И каждый год я даже не смею спросить: «Не я ли?»
Как же не я?
Разве не я предаю Христа постоянно? Разве в моих грехах нет Иудиного лицемерия, Петровой самонадеянности?
Разве это не я предаю Его постоянно? Разве в моих грехах нет диавольского лукавства, Иудиного лицемерия, Петровой самонадеянности? Разве это не я даю Ему лобзание во время Причащения, а потом отрекаюсь от Него своими делами? Разве это не я спешу сбежать от страданий за Христа, лишь только завижу опасность подвига и труда? Разве это не я ем хлеб жизни, а потом, как ученики Его, ищу себе чести и сокрушаюсь от маловерия?
Это все я. Это я предаю Тебя, Господи! Если Иуда это сделал однажды и, в ужасе от содеянного, удавился, то я это делаю постоянно и уже даже не ужасаюсь. Это я – предатель.
Весь Великий пост мы тщательно изучали Ветхий Завет, казалось, лишь с одной целью: убедиться, что он был прообразом Завета Нового. Но выяснилось, что есть еще одна цель, быть может, даже главнее. В конце поста оказалось, что Ветхий Завет жив. Он живет в каждом из нас. Это не когда-то там, в глубине времен, Адам вкусил запретный плод и согрешил непослушанием – это я делаю каждый день. Это не Давид некогда, а я ныне соблазняюсь на Вирсавию и готов убить любого Урию, который помешает мне осуществить свою похоть. Это во мне живет невоздержанный нрав Исава, растленный женами Соломон, сгорающий в идолопоклонстве Ахав. И к концу поста все это порочное семя соединилось во мне и родило одного сына – Иуду Искариотского.
Я – предатель. И я заслуживаю своего наказания. Мои многолетние грехи и страсти скрутили меня и тащат на расстрел. И удивительно то, что я охотно убиваю себя сам. Как курильщик или наркоман, сам даю в себе свободу злу, а потом недоумеваю от своих искушений и падений.

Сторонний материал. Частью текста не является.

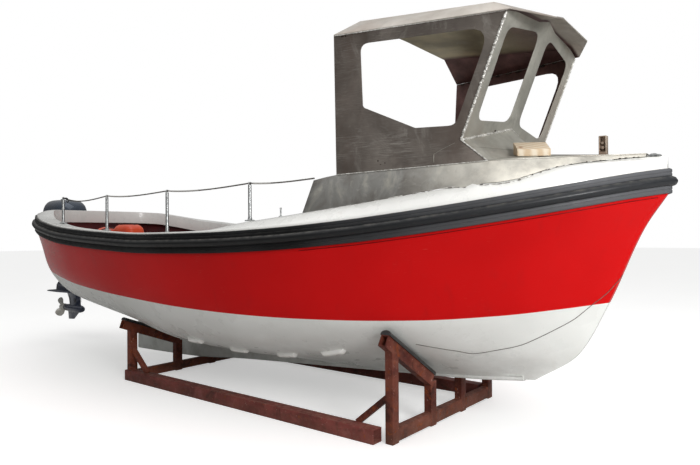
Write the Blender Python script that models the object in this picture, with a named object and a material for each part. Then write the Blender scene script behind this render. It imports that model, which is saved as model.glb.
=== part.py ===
# Inshore rescue boat on its storage cradle.
# Metres, +Z up, +X to the bow, +Y to port, ground at z = 0.
# The hull is lofted from a short table of offsets; the rest is plates, tubes and turned parts.
import math
import bpy
import bmesh
from mathutils import Matrix, Vector

# Driving dimensions.
GAP = 0.0003             # clearance left between pieces that touch

TRANSOM_X = -0.12        # outer face of the transom
STEM_TOP_X = 6.975       # stem at deck level
HULL_STEPS = 40          # sections of the loft
HULL_WALL = 0.050        # topside thickness around the cockpit
SOLE_Z = 0.800           # cockpit floor, which rises aft
SOLE = [(0.290, 0.970), (0.80, 0.880), (1.40, SOLE_Z)]
STEM_HOLLOW = 0.030      # hollow of the stem under the belt
FOOT_DROP = 0.142        # the topside stands upright over this height, behind the belt
WELL_AFT_X = 0.290       # aft wall of the cockpit
WELL_FORE_X = 6.000      # forward wall of the cockpit, under the foredeck

# Table of offsets: x, half breadth, height.
SHEER = [(-0.12, 0.420, 1.690), (0.00, 0.500, 1.685), (0.10, 0.580, 1.680), (0.35, 0.810, 1.668),
         (0.70, 0.985, 1.640), (1.05, 1.135, 1.605), (1.52, 1.280, 1.548), (2.07, 1.360, 1.486),
         (2.80, 1.378, 1.440),
         (3.40, 1.365, 1.418), (4.13, 1.320, 1.426), (4.70, 1.235, 1.450), (5.25, 1.085, 1.497),
         (5.75, 0.905, 1.562), (6.20, 0.690, 1.636), (6.60, 0.440, 1.715), (6.83, 0.210, 1.768),
         (STEM_TOP_X, 0.020, 1.800)]
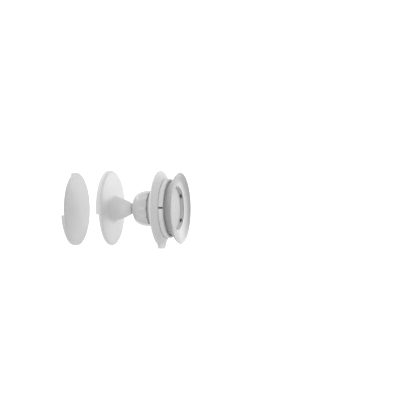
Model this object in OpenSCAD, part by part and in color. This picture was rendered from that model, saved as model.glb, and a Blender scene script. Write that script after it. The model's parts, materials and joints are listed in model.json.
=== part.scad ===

Демоны, хохоча, наставляют на меня свои оружия и визжат: «Смерть предателю!»
Залп!
И я чувствую, как жизнь утекает из меня. Вся наша жизнь – во Христе Иисусе. И когда мы творим свои похоти, жизнь наша уходит от нас.
Адам плакал горько, когда протрезвел от греховного опьянения. Он вышел из рая и понял, чего лишился. Так же горько плакал и Петр, когда вышел из рая верности Христу и отрекся от Него. И я плачу, как могу, потому что сам удаляю от себя жизнь мою.
Весь Великий пост мы пытались разглядеть в себе начатки греха, и когда наконец увидели – это убило нас. Невозможно увидеть в себе бездну греха – и не содрогнуться от отчаяния. Поэтому Господь приоткрывает нам завесу нашего состояния постепенно. Но и это повергает в уныние.
Господи! Ты видишь, что я люблю Тебя! Даже если побеждаюсь грехом, даже если в неразумии и малодушии отрекаюсь от Тебя – не отринь меня! Воздвигни меня, как сына Наинской вдовицы, как дочь Иаира, как Лазаря Четверодневного!
Воздвигни меня, чтобы я не умер во грехе, а умер для греха! Это не я должен умереть, а мой ветхий Иуда, он должен быть уничтожен и стерт из моего сердца. Ибо должен быть «ветхий наш человек распят с Ним, чтобы упразднено было тело греховное, дабы нам не быть уже рабами греху; ибо умерший освободился от греха. Если же мы умерли со Христом, то веруем, что и жить будем с Ним» (Рим. 6: 6–8).